The target has been widely interpreted as a declaration of intentions to impose an export tax -- a phrase that government leaders do not use. BC Finance Minister Mike de Jong said last week that he expects his Feb. 18 budget to outline a revenue collection "framework," but that specifics such as tax rates will likely remain unknown until legislation to enact the scheme is proposed in November.
In the Canadian gas industry capital of Calgary, corporate leaders have repeatedly warned the BC government against jeopardizing LNG terminal project economics and marketing efforts by proposing revenue schemes that rely on over-optimistic gas price forecasts or are liable to scare off potential customers.

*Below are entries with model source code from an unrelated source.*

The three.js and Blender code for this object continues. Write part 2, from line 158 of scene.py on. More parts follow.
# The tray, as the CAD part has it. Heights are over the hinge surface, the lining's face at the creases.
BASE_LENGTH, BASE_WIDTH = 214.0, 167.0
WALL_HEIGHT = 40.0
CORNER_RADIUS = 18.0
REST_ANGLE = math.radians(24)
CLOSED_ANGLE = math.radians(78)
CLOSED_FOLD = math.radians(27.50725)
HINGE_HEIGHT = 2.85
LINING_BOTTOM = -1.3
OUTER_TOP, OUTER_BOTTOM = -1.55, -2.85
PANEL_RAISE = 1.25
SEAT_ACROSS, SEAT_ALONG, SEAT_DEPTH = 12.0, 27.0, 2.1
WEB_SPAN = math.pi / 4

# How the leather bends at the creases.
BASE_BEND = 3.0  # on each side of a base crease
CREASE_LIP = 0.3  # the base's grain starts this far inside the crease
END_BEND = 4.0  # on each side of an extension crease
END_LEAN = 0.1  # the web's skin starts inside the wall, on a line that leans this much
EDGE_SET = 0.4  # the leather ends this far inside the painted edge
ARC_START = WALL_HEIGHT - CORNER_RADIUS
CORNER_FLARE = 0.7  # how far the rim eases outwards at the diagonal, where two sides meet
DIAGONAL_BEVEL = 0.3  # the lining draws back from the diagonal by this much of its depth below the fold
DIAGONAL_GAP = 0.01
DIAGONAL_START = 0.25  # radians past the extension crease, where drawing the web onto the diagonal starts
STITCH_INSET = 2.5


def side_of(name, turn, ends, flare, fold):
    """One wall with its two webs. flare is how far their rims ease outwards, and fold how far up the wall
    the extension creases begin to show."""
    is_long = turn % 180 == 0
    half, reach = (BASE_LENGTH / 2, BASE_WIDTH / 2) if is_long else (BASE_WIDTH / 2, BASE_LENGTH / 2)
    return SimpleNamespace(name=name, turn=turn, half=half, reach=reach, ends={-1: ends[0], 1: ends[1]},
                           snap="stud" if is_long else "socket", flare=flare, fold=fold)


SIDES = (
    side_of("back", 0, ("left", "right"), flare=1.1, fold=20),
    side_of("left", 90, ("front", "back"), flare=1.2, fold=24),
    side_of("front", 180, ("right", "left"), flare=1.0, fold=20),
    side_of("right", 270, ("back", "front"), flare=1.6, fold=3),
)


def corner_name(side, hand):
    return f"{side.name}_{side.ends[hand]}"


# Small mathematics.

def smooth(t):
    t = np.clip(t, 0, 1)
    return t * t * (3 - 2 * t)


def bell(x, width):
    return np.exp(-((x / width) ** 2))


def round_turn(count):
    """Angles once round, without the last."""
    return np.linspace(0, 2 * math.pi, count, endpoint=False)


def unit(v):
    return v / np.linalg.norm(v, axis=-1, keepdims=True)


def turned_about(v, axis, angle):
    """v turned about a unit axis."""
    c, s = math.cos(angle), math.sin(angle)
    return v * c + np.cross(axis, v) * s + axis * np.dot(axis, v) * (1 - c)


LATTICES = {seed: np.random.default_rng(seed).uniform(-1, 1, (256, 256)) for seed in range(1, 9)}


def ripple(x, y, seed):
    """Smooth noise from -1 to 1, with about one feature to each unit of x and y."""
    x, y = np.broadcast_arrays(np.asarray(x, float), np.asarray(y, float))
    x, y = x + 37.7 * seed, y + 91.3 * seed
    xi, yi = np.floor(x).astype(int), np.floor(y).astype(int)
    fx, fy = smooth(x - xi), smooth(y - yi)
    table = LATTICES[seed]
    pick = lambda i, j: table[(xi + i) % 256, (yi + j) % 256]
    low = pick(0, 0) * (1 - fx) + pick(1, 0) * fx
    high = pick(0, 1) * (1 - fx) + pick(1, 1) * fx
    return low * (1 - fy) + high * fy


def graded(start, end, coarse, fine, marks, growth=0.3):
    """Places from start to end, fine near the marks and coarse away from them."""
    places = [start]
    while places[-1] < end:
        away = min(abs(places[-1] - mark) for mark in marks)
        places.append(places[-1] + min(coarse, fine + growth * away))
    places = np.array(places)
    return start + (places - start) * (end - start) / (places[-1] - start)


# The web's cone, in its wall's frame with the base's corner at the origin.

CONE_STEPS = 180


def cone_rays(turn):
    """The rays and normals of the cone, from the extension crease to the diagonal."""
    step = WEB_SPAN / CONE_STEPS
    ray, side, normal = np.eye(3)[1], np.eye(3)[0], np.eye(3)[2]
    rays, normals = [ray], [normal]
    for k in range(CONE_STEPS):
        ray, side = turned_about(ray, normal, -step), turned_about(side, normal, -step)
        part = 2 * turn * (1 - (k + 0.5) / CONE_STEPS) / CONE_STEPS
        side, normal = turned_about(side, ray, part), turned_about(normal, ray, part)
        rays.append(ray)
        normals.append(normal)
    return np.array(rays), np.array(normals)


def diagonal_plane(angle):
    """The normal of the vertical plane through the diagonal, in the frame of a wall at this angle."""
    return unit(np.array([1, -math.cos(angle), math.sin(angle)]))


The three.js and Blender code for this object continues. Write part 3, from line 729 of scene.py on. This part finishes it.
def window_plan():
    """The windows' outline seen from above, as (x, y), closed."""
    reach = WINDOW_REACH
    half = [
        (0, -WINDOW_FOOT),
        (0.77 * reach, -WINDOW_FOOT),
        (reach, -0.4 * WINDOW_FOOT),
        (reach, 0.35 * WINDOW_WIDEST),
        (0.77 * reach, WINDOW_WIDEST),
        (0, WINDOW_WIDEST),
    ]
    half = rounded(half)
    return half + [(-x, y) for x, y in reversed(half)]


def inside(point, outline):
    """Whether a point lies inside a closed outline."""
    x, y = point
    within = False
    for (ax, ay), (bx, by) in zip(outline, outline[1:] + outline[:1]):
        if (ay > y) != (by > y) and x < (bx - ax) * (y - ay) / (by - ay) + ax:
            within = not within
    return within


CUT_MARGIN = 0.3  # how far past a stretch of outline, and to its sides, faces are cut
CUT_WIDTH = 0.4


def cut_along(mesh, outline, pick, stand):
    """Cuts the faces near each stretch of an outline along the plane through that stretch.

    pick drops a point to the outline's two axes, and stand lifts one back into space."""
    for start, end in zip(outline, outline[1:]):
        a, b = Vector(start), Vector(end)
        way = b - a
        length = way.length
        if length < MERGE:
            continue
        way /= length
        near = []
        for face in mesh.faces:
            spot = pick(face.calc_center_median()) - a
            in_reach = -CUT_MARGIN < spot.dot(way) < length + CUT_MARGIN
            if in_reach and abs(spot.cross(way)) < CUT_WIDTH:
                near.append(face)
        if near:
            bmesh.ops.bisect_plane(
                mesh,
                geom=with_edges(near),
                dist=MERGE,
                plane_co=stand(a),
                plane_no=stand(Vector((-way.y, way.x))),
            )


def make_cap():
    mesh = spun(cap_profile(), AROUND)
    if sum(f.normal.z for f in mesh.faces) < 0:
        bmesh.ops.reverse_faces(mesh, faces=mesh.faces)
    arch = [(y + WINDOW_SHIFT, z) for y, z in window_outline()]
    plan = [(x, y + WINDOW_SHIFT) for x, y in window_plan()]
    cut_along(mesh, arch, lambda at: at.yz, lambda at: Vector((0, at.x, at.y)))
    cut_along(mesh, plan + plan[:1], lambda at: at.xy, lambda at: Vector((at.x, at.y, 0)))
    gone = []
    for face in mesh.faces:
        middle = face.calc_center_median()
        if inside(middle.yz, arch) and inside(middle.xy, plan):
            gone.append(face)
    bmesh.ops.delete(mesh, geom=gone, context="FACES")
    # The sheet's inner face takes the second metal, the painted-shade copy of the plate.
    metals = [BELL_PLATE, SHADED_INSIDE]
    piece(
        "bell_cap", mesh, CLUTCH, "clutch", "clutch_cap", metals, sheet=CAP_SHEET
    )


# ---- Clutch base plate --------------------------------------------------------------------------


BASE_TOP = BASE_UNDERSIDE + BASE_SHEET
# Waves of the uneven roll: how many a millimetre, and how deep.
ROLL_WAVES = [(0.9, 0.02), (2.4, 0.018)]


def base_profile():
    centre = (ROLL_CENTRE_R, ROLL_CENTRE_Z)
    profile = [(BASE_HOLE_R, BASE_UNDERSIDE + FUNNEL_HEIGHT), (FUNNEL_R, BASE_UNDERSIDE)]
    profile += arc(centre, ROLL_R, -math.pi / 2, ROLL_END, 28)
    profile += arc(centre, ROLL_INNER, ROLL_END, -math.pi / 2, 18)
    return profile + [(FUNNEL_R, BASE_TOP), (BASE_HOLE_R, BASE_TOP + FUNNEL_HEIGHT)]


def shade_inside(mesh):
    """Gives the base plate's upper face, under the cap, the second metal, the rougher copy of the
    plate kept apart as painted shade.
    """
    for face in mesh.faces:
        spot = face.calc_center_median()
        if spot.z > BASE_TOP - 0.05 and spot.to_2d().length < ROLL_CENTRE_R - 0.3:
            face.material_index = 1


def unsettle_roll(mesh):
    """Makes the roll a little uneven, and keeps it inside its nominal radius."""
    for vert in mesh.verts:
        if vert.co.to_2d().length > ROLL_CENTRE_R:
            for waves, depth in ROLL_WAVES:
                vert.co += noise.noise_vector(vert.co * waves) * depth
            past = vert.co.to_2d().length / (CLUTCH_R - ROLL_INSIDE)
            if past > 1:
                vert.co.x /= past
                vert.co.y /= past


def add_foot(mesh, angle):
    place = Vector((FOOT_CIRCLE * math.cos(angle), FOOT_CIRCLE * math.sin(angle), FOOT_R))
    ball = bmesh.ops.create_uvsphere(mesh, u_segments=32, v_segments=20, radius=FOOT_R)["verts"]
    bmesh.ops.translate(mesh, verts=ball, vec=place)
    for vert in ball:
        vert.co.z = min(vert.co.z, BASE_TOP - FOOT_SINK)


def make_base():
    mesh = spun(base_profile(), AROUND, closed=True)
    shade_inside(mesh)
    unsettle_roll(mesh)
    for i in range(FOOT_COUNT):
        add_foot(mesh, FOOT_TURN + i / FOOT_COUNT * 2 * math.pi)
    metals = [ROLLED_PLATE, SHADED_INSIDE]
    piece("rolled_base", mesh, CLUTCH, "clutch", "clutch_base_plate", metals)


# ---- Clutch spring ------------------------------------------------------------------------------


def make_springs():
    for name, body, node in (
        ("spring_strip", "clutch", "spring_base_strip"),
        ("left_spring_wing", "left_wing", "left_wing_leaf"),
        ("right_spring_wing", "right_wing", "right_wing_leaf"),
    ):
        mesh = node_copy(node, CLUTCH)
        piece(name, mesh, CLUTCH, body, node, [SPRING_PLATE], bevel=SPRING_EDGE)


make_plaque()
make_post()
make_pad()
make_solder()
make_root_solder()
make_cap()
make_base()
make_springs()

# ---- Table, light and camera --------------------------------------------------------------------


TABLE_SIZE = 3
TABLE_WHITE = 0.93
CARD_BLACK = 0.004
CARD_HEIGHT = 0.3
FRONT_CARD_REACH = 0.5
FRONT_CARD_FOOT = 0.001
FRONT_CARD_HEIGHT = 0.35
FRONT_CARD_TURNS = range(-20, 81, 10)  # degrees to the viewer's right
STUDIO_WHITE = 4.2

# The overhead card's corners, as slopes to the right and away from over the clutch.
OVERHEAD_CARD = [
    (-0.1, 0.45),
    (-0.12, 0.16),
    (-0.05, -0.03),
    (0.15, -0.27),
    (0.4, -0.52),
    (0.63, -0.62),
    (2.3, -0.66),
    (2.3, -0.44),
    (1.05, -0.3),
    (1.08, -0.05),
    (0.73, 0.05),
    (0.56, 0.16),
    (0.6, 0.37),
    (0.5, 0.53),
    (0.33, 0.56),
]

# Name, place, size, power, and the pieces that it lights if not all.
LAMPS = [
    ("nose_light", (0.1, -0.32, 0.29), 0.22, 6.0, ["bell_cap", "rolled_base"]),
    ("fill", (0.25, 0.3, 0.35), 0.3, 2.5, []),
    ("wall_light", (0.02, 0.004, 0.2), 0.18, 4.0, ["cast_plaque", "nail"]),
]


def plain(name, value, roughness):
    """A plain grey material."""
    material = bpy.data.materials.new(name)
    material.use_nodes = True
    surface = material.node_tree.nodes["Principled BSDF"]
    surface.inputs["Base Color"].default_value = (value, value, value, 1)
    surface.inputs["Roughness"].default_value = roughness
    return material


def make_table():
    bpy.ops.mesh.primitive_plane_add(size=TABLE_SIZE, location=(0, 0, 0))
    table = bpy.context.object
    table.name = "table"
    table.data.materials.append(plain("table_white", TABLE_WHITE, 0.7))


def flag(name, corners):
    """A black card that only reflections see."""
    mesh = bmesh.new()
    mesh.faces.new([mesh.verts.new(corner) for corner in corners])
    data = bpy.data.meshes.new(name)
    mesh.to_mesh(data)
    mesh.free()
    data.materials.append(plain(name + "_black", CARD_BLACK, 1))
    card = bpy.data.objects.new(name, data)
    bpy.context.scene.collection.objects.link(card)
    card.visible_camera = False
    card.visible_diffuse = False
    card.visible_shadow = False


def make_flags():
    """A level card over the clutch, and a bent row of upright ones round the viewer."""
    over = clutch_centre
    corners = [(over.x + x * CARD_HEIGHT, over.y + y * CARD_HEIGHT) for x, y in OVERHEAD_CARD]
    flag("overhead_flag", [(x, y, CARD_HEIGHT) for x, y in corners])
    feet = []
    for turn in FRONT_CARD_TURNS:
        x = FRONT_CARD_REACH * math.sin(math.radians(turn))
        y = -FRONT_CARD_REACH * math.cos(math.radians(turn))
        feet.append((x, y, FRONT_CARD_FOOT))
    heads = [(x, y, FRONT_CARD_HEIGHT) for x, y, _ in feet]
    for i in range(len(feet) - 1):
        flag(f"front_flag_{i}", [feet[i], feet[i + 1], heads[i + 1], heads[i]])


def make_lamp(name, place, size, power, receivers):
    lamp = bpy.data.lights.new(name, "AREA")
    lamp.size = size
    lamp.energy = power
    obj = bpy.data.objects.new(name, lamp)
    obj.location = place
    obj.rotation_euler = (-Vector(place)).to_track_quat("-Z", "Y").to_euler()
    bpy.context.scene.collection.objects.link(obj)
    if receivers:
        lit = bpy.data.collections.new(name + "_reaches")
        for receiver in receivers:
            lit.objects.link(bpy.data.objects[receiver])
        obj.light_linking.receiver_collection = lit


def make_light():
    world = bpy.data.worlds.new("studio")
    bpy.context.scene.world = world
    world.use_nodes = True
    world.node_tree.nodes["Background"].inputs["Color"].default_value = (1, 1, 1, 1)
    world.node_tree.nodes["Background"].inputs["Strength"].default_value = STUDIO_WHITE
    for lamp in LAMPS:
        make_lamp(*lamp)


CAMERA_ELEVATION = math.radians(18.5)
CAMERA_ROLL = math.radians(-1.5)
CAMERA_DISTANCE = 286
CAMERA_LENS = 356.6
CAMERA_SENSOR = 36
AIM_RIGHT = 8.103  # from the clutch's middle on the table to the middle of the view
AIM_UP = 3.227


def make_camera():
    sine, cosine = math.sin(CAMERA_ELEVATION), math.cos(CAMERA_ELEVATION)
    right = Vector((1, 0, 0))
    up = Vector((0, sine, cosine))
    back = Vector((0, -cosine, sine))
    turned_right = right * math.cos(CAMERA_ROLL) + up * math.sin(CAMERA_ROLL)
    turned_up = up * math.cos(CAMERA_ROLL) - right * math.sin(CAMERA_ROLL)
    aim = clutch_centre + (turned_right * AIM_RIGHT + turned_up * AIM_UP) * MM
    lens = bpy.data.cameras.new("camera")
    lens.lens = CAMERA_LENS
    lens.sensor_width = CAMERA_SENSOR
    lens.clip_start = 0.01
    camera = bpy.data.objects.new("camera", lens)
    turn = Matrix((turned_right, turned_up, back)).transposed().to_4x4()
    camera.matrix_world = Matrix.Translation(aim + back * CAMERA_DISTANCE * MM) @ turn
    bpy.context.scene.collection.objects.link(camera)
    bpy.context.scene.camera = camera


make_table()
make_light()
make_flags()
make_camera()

The most candid description to date of the LNG lineup's current status remains a statement last fall by the president of Chevron Corp.'s Canadian subsidiary, Jeff Lehrmann, at an industry conference in Calgary.
Chevron acquired a long-range position in Canada's share of North American shale gas resources liable to be available for overseas exports with a 2012 purchases, for an undisclosed price, of a 50% share in the first entry in the BC lineup.
The deal included operating control of KM LNG, which is licensed for 9.4 Tcf of exports at a rate of 1.3 Bcf/d, plus interests in 644,000 acres of northern BC shale gas deposits.
The sellers included Encana Corp., Canada's top natural gas producer, which has said it is switching its priority drilling targets to liquids-rich shale formations chiefly in Alberta and the United States
Development timing for KM LNG depends on how the Canadian project's economics stack up compared to other possibilities in Chevron's global asset portfolio. An Australian LNG development called Gorgon took decades to make the grade, recalled the Chevron executive: KM LNG's turn "may not be today but it might be for the future -- something for my kids or their kids." Shades of the multi-decade faint hope of a big pipe to carry Alaska gas to the Lower 48.